Gin Rummy is perfectly suited for a regular family game night tradition between a parent/grandparent and one child. Unlike multi-player family games, the two-player format means:

  • No one is left out while others play
  • Attention stays focused on just one relationship
  • Kids get undivided adult attention during the game
  • It becomes a special one-on-one bonding activity

Many adults who are passionate Gin Rummy players today learned the game from a grandparent. The game becomes associated with that relationship and that time — a memory that lasts a lifetime.


Learn more: Gin Rummy for Seniors | How to Play (Complete Guide) | Gin Rummy Glossary

FAQ

What age is appropriate for Gin Rummy?

Most children can learn simplified Gin Rummy around age 8-10. By age 10-12, children can handle the full standard rules. Younger children (6-7) can play a simplified version focused just on matching cards without the knock and scoring mechanics.

Is Gin Rummy good for kids' development?

Yes. Gin Rummy develops pattern recognition (forming melds), basic arithmetic (counting deadwood points), strategic thinking (which card to discard), working memory (tracking discards), and patience. These are all valuable cognitive and social skills.

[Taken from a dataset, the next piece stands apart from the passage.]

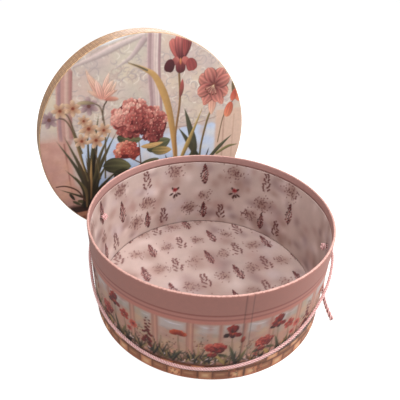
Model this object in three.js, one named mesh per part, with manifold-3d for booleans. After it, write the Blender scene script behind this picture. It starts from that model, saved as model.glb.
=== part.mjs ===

How do you simplify Gin Rummy for younger children?

For younger children (6-8): deal fewer cards (7 instead of 10), raise the knock threshold (allow knocking with up to 20 deadwood), leave hands face-up for beginners, and skip scoring bonuses at first. Focus on the meld-forming concept before adding strategic elements.

Can kids play Gin Rummy online?

Yes. Several Gin Rummy apps have child-friendly interfaces. However, many real-money platforms require players to be 18+. Look for free, kid-appropriate apps or play physical card games for younger children.